In October 2018, Dutch Bros received an undisclosed amount from private equity firm TSG Consumer Partners for a minority stake in the company and announced plans to expand to 800 stores over the next five years.

Dutch Bros reported revenues of $238 million in 2019, $327.4 million in 2020, and $228 million over the first six months of 2021, heading into the company formally filing for its initial public offering (IPO) in August 2021. The company stated in its filing that it hoped to raise $100 million, which it would use toward paying down $192 million in long-term debt. Dutch Bros held its IPO and began trading on the New York Stock Exchange with the ticker symbol "BROS" on September 15, 2021. The IPO raised $484 million, selling about 21 million shares for $23 each. Travis Boersma retained about 74% of shareholder voting power after the listing, due to his ownership of class B stock before he sold his stake in November 2025.

== Business model ==

Dutch Bros operates as a chain. The vast majority of its stores have no indoor seating and are walk-up or drive-thru stands. Each store sells hot and cold drinks, including non-coffee options (including tea, milkshakes, and sparkling sodas) and a selection of baked goods.

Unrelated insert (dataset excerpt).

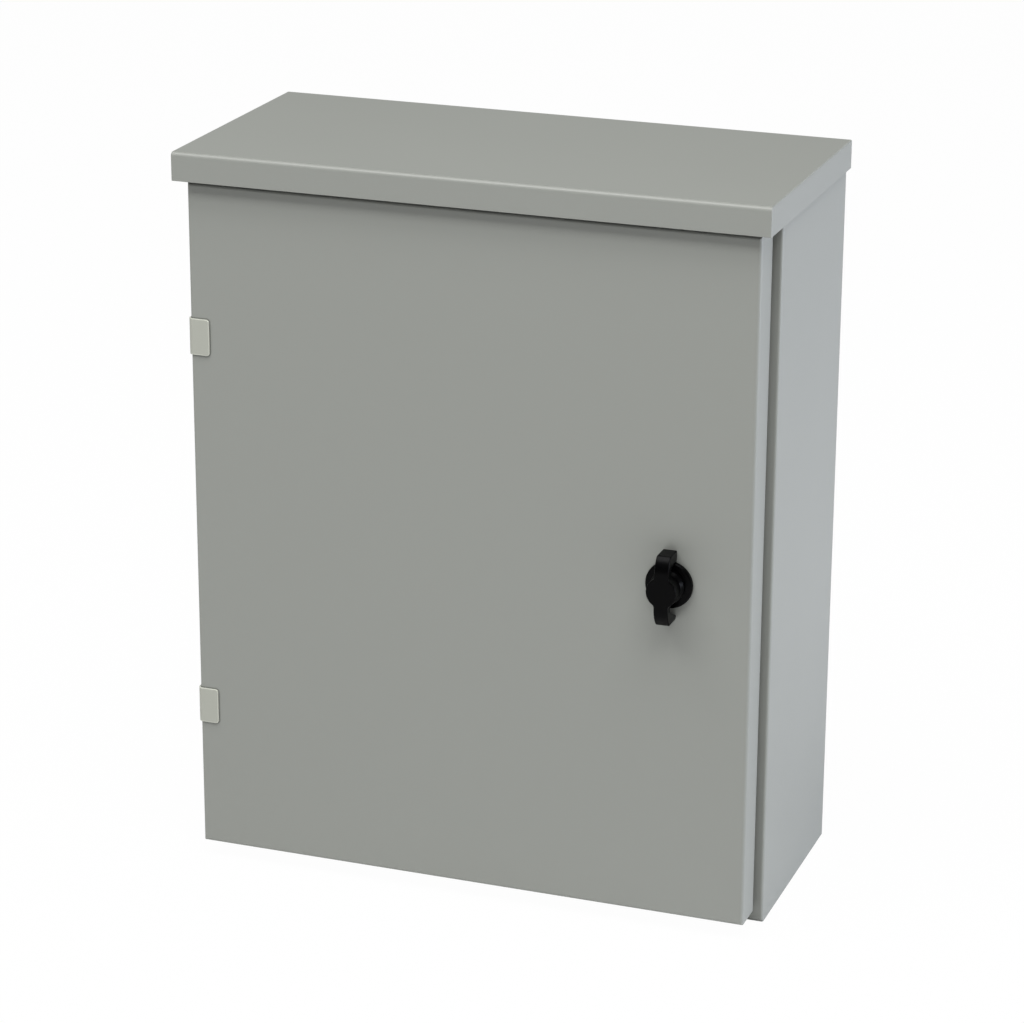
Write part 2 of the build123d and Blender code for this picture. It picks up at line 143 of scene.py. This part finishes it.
def new_group(name):
    """An empty shader node group with its input and output nodes."""
    group = bpy.data.node_groups.new(name, "ShaderNodeTree")
    return group, group.nodes.new("NodeGroupInput"), group.nodes.new("NodeGroupOutput")


def noise(tree, place, scale, detail, roughness=0.5):
    """A noise texture read at a place, which is a node's output."""
    texture = tree.nodes.new("ShaderNodeTexNoise")
    tree.links.new(place, texture.inputs["Vector"])
    texture.inputs["Scale"].default_value = scale
    texture.inputs["Detail"].default_value = detail
    texture.inputs["Roughness"].default_value = roughness
    return texture


def worked(tree, operation, *values):
    """Output of a math node, each of whose inputs is a number or another node's output."""
    node = tree.nodes.new("ShaderNodeMath")
    node.operation = operation
    for socket, value in zip(node.inputs, values):
        if isinstance(value, bpy.types.NodeSocket):
            tree.links.new(value, socket)
        else:
            socket.default_value = value
    return node.outputs[0]


def scaled_colour(tree, colour, factor):
    """Output of a node that multiplies a colour by a factor."""
    tint = tree.nodes.new("ShaderNodeVectorMath")
    tint.operation = "SCALE"
    tree.links.new(colour, tint.inputs[0])
    tree.links.new(factor, tint.inputs["Scale"])
    return tint.outputs[0]


def vary_finish(group, source, sink, cloud, amount):
    """Varies a group's colour and roughness with a noise.

    With the noise less a half, the colour is the one put in, times one plus the noise times the
    amount. The roughness is the gloss base plus the noise times the gloss spread.
    """
    about_zero = worked(group, "SUBTRACT", cloud.outputs["Fac"], 0.5)
    shade = worked(group, "MULTIPLY_ADD", about_zero, source.outputs[amount], 1.0)
    spread, base = source.outputs["Gloss Spread"], source.outputs["Gloss Base"]
    gloss = worked(group, "MULTIPLY_ADD", about_zero, spread, base)
    tinted = scaled_colour(group, source.outputs["Colour"], shade)
    group.links.new(tinted, sink.inputs["Colour"])
    group.links.new(gloss, sink.inputs["Roughness"])


def make_coat_group():
    """Powder coat: a soft mottle in the colour, a varying gloss and an orange-peel height.

    The mottle is a broad noise. The height is a fine noise with cells of about the peel's size.
    """
    group, source, sink = new_group("coat_finish")
    group_socket(group, "Colour", "INPUT", "NodeSocketColor", (0.35, 0.35, 0.34, 1))
    group_socket(group, "Mottle", "INPUT", value=0.03)
    group_socket(group, "Gloss Base", "INPUT", value=0.42)
    group_socket(group, "Gloss Spread", "INPUT", value=0.08)
    group_socket(group, "Peel Scale", "INPUT", value=600.0)
    group_socket(group, "Colour", "OUTPUT", "NodeSocketColor")
    group_socket(group, "Roughness", "OUTPUT")
    group_socket(group, "Height", "OUTPUT")
    place = group.nodes.new("ShaderNodeTexCoord").outputs["Object"]
    vary_finish(group, source, sink, noise(group, place, 9.0, 3.0), "Mottle")
    peel = noise(group, place, 600.0, 1.5, 0.45)
    group.links.new(source.outputs["Peel Scale"], peel.inputs["Scale"])
    group.links.new(peel.outputs["Fac"], sink.inputs["Height"])
    return group


def make_light_mask_group():
    """Mask round a plate on the door's front, which places painted shade and painted highlight.

    The distance is that from a rounded rectangle in the XZ plane: the length of what stands past
    its straight sides, less the corner. The mask is one inside and at the plate's edge, falls to
    zero over the reach, and stays on the front face.
    """
    group, source, sink = new_group("plate_light_mask")
    group_socket(group, "Middle X", "INPUT")
    group_socket(group, "Middle Z", "INPUT")
    group_socket(group, "Half Width", "INPUT", value=leaf_half_width)
    group_socket(group, "Half Height", "INPUT", value=leaf_half_height)
    group_socket(group, "Corner", "INPUT", value=leaf_corner)
    group_socket(group, "Reach", "INPUT", value=painted_shade_reach)
    group_socket(group, "Front", "INPUT", value=door_front)
    group_socket(group, "Mask", "OUTPUT")
    given = source.outputs
    place = group.nodes.new("ShaderNodeTexCoord").outputs["Object"]
    parts = group.nodes.new("ShaderNodeSeparateXYZ")
    group.links.new(place, parts.inputs[0])
    squares = []
    for axis, middle, half in (("X", "Middle X", "Half Width"), ("Z", "Middle Z", "Half Height")):
        offset = worked(group, "SUBTRACT", parts.outputs[axis], given[middle])
        straight = worked(group, "SUBTRACT", given[half], given["Corner"])
        past = worked(group, "SUBTRACT", worked(group, "ABSOLUTE", offset), straight)
        squares.append(worked(group, "POWER", worked(group, "MAXIMUM", past, 0.0), 2.0))
    length = worked(group, "SQRT", worked(group, "ADD", *squares))
    distance = worked(group, "SUBTRACT", length, given["Corner"])
    left = worked(group, "SUBTRACT", 1.0, worked(group, "DIVIDE", distance, given["Reach"]))
    near = worked(group, "MINIMUM", worked(group, "MAXIMUM", left, 0.0), 1.0)
    depth = worked(group, "SUBTRACT", parts.outputs["Y"], given["Front"])
    mask = worked(group, "MULTIPLY", near, worked(group, "LESS_THAN", depth, front_layer))
    group.links.new(mask, sink.inputs["Mask"])
    return group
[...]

The company started franchising in 1999. In 2008, Dutch Bros transitioned to an internal franchising model that required potential franchisees to have worked for the company for a minimum of three years. This resulted in a 97% continuity rate among franchises; between 2010 and 2015, only 3% of all Dutch Bros franchise locations closed. In 2017, Dutch Bros stopped franchising and started opening only company-owned stores. As of June 2021, franchisees were running 264 Dutch Bros stores and another 207 were fully company-owned. The company has a history of buying out franchisees that failed to meet the company's customer-service standards.

== Operations ==

Dutch Bros is headquartered in Tempe, Arizona. It had been based in Grants Pass, Oregon, since its 1992 founding, but began moving some corporate offices to Arizona in early 2024 and in June 2025 announced that it was relocating its headquarters there. The company is majority-owned by Travis Boersma, who holds the title of executive chairman, and Christine Barone is its president and CEO. In September 2021, Dutch Bros became a publicly traded company, selling 21 million shares for a total of $484 million. As of December 2023, the company employed approximately 24,000 people, and as of August 2024, it had 912 stores. In 2024, Dutch Bros opened a distribution and roasting center in Melissa, Texas. The center is a 65,000-square-foot plant located at the intersection of U.S. 75 and State Highway 121.

In January 2026, it was announced that Dutch Bros had agreed to acquire Clutch Coffee Bar, a regional drive-through coffee chain with 20 locations across North and South Carolina. The financial terms were not disclosed, and Dutch Bros stated that the acquired locations would be closed, renovated, and reopened under its own brand. On August 5, 2026, the company announced it would be acquiring 65 locations from the chain Salad and Go (which permanently closed all its locations the same day) across Arizona, Nevada, Oklahoma and Texas.

== Charity ==

Through its fundraiser "Drink One for Dane", Dutch Bros Coffee donates to the Muscular Dystrophy Association. Its other annual charitable initiatives include Dutch Luv, which benefits local food banks, and Buck for Kids, which supports local youth organizations, including chapters of the Boys & Girls Clubs of America.